The Angel's Share - The whisky that is lost to evaporation during it's time in the barrel is referred to as the Angel's share.
This post, the latest in a series dedicated to the necesseities and niceties of a Well Stocked Bar. The previous posts on Scotch Whisky have included VI - Blended Scotch Whisky, VII - Speyside Single Malts, VIII - Highland Single Malts, IX - Lowland Malts, X - Islay Malts, and XI - Island Malts. This post is dedicated to Campbeltown, a once great Whisky producing region. Today only two distilleries are in operation, though combined they produce whiskies under the names of four classic distilleries.
Glen Scotia is one of only two distilleries in Campbeltown, with Springbank being the other. This small geographic area was once the home of over thirty distilleries, the majority of which closed between the first and second World Wars. First registered in 1835, it was overhauled in the early 1980's and has passed through the hands of several owners over the years to various degrees of success and failure. Glen Scotia is housed in what appears to be a small townhouse which has the added distintion of being home to a ghost - a previous owner who drowned himself in Campbeltown Loch after being falling victim to a financial scam.

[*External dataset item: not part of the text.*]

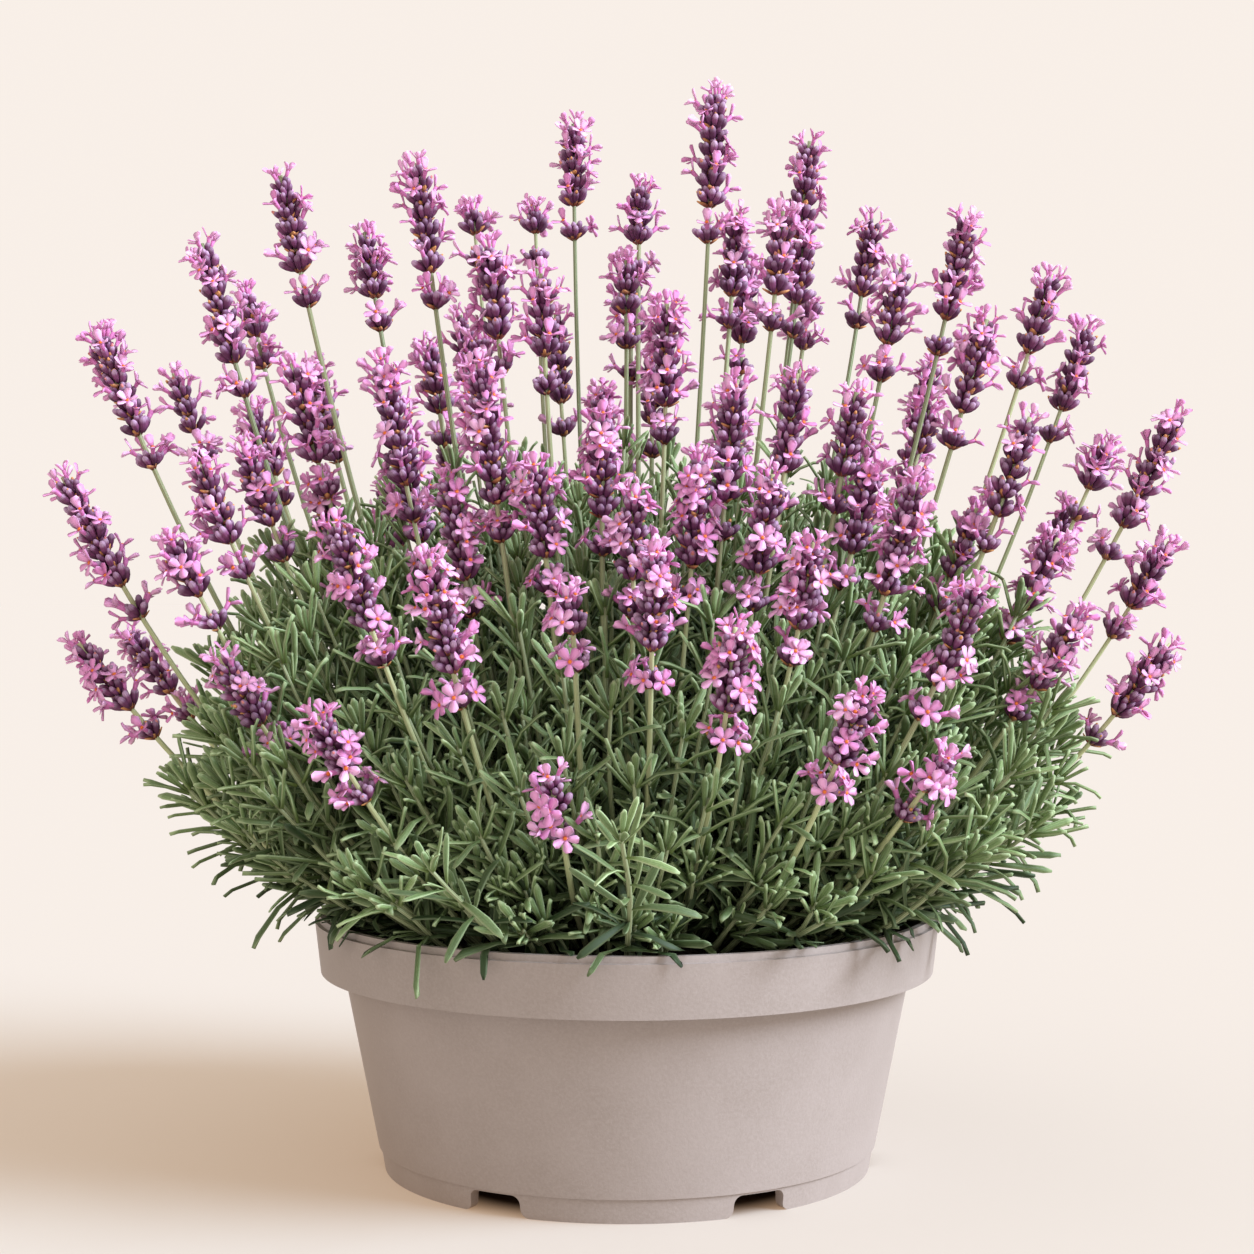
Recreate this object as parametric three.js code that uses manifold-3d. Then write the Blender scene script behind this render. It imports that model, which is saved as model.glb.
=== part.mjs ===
// A potted lavender: flowering stems and leafy shoots that fan out of the soil of a wide
// plastic bowl pot. Millimetres, +Z up. The origin is the middle of the pot's underside, on the
// surface it stands on. -Y is the front, and azimuths turn from the front towards +X.
import * as THREE from 'three';
import { mergeVertices } from 'three/addons/utils/BufferGeometryUtils.js';
import Module from 'manifold-3d';

// Pot
const POT_HEIGHT = 94;
const RIM_RADIUS = 115;
const BAND_HEIGHT = 21;
const BAND_DRAFT = 2.1;
const LIP_HEIGHT = 2.4;
const LIP_SET_BACK = 1.6;
const SHOULDER_SET_BACK = 8.4;
const BODY_DRAFT = 12.6;
const WALL = 2.4;
const FLOOR_THICKNESS = 2.6;
const FOOT_HEIGHT = 8.5;
const FOOT_STEP = 0.8;
const FOOT_DRAFT = 1.5;
const FOOT_WALL = 4;
const EDGE_BEVEL = 0.7;
const NOTCH_COUNT = 6;
const NOTCH_WIDTH = 20;
const NOTCH_HEIGHT = 7.8;
const NOTCH_CORNER = 3;
const DRAIN_COUNT = 6;
const DRAIN_RADIUS = 5;
const DRAIN_RING_RADIUS = 48;
const POT_SIDES = 48;

// Soil, and the sockets that the stems stand in
const HEADSPACE = 8;
const SOIL_DOME = 3;
const SEAT_GAP = 0.3;
const SEAT_DEPTH = 8;
const SEAT_RISE = 3;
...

Springbank, in addition to its own label, also produces two additional malts in their original style though their original distilleries closed many decades ago. The "original Longrow" was produced by Longrow Distillery, which was closed in 1896. Today Springbank Distillery produces Longrow single malt whisky in the same distillery equipment as it does its namesake malt. Despite this the malts have very different characters with the Longrow's much more heavily peated and drier character (think Islay malts) than the more floral Springbank. Springbank also began production of Hazelburn in 2005. Hazelburn was once the largest distillery in Campbeltown producing as much as 192,000 gallons per year at its peak, though it shuttered its doors in 1925 due to financial difficulties.